As grid user, using command “/bin/diagcollection.pl --collect --chmos” will produce output for all data that is collected in the repository. There may be too much data and may take long time, so the suggestion is limit the query to an interesting time interval.

For example, issue “/bin/diagcollection.pl --collect --crshome $ORA_CRS_HOME --chmos --incidenttime --incidentduration 05:00”

The above outputs the report that covers 5 hours from the time specified by incidenttime.
The incidenttime must be in MM/DD/YYYYHH:MN:SS where MM is month, DD is date, YYYY is year, HH is hour in 24 hour format, MN is minute, and SS is second. For example, if you want to put the incident time to start from 10:15 PM on June 01, 2011, the incident time is 06/01/201122:15:00. The incidenttime and incidentduration can be changed to capture more data.

Alternatively, ‘oclumon dumpnodeview -allnodes -v -last "11:59:59" > your-filename’ if diagcollection.pl fails with any reason. This will generate a report from the repository up to last 12 hours. The -last value can be changed to get more or less data.

Another example of using oclumon is 'oclumon dumpnodeview -allnodes -v -s "2012-06-01 22:15:00" -e "2012-06-02 03:15:00" > /tmp/chm.log '.  The difference in this command is that it specifies the start (-s flag) and end time (-e flag).
In this case, the time format used is "YYYY-MM-DD HH24:MI:SS" like "2007-11-12 23:05:00".

Why does “diagcollection.pl --collect --chmos” return “Cannot parse master from output: ERROR : in reading init file” error?

This is due to bug 10048487 that affects 11.2.0.2. As a result, the bug in the script causes the diagcollection.pl to never be able to retrieve the master node.

The workaround for this is to issue 
oclumon dumpnodeview -allnodes -v -last “amount of data needed”
For example, oclumon dumpnodeview -allnodes -v -last “01:00:00”
will provide last one hour of data from all nodes.

How do you get the syntax of different options and explanations for those options for diagcollection.pl and oclumon?

Issue “/bin/diagcollection.pl –h” and “oclumon –h”. You may need to drill down further to get information for different options.

What is IPD/OS?

The IPD/OS is an old name for the Cluster Health Monitor. The names can be used interchangeably although Oracle now calls the tool Cluster Health Monitor.

How is the Cluster Health Monitor different from OSWatcher?

OSWatcher collects OS statistics by running regular unix commands such as vmstat, top, ps, iostat, netstat, mpstat, and meminfo.

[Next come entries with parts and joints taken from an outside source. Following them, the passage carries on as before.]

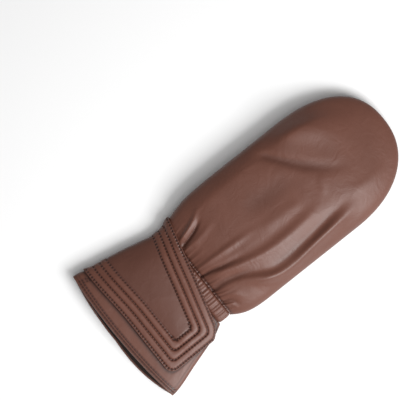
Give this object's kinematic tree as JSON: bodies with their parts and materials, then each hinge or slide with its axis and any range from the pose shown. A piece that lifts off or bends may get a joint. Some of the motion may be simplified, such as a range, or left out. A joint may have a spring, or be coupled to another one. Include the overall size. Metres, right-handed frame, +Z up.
{
  "type": "leather mitten",
  "caption": "Leather mitten lying palm down: hollow rounded hand, thumb folded under the palm, gathered wrist, flared cuff and a quilted flap wrapped over the cuff.",
  "frame": {"origin": "under the middle of the outline, on the surface that the mitten lies on", "axes": "+Y from the cuff to the fingertips, +X to the little finger's side, +Z up through the back of the hand"},
  "size_m": [0.129, 0.2875, 0.0304],
  "materials": {
    "smooth_leather": "smooth brown nappa with a soft sheen",
    "quilted_leather": "smooth brown nappa, padded and stitched in nested rows",
    "gathered_leather": "smooth brown nappa gathered on elastic"
  },
  "bodies": {
    "root": {"hand_back": "smooth_leather", "hand_palm": "smooth_leather", "thumb": "smooth_leather", "wrist_band": "gathered_leather", "cuff_back": "smooth_leather", "cuff_palm": "smooth_leather", "flap": "quilted_leather"}
  },
  "joints": []
}
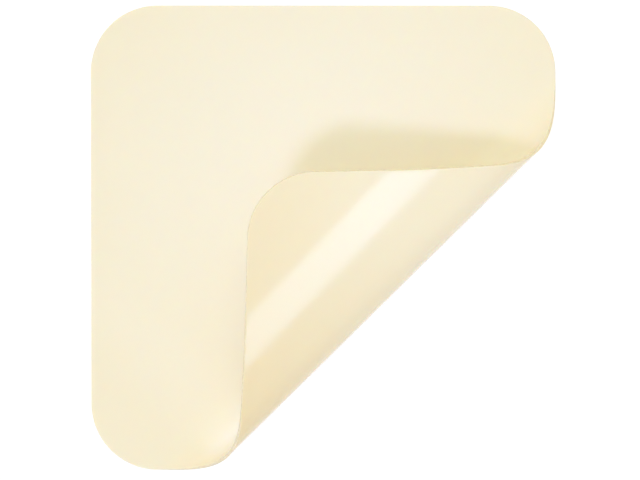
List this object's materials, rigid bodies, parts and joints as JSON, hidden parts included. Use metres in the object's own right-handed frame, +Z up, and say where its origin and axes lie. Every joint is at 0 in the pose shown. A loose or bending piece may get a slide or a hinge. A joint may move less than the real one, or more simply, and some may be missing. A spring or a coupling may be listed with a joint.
{
  "type": "hydrocolloid dressing",
  "caption": "Square hydrocolloid wound dressing with rounded corners, lying flat with one corner peeled up and rolled back over its face.",
  "frame": {"origin": "middle of the flat square's underside, on the surface that it lies on", "axes": "+Z up out of the dressing's face, +X and +Y along its straight sides, with the rolled corner at +X -Y"},
  "size_m": [0.1, 0.1, 0.0284],
  "materials": {
    "hydrocolloid": "cream gel sheet, satin film on the face and a glossier tacky underside"
  },
  "bodies": {
    "root": {"dressing_sheet": "hydrocolloid"}
  },
  "joints": []
}
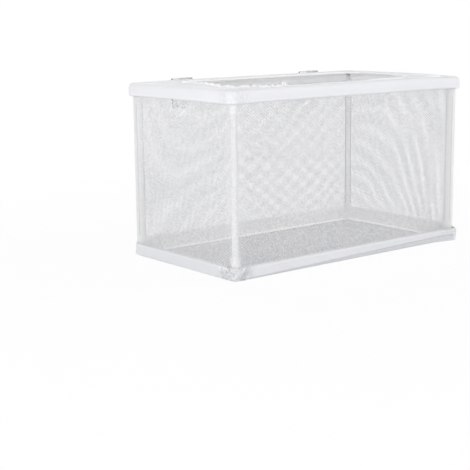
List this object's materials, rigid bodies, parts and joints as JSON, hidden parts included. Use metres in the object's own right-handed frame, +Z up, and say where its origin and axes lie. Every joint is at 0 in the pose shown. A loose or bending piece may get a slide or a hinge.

The private.net file can be configured in OSWatcher to issue traceroute command over the private interconnect to test the private interconnect. OSWatcher also runs in a user priority, so OSWatcher often cannot run when CPU load is heavy.

Is the Cluster Health Monitor replacing OSWatcher?

The Cluster Health Monitor has many advantages over OSWatcher, and the most significant is that the Cluster Health Monitor runs in real time and usually once a second, so the Cluster Health Monitor will collect data even when OSWatcher cannot. However, there are some information such as top, traceroute, and netstat that the Cluster Health Monitor does not collect, so running the Cluster Health Monitor while running OSWatcher is ideal. Both tools complement each other rather than supplement.
On the other hand, if only one of the tools can be used, then Oracle recommends that the Cluster Health Monitor is used.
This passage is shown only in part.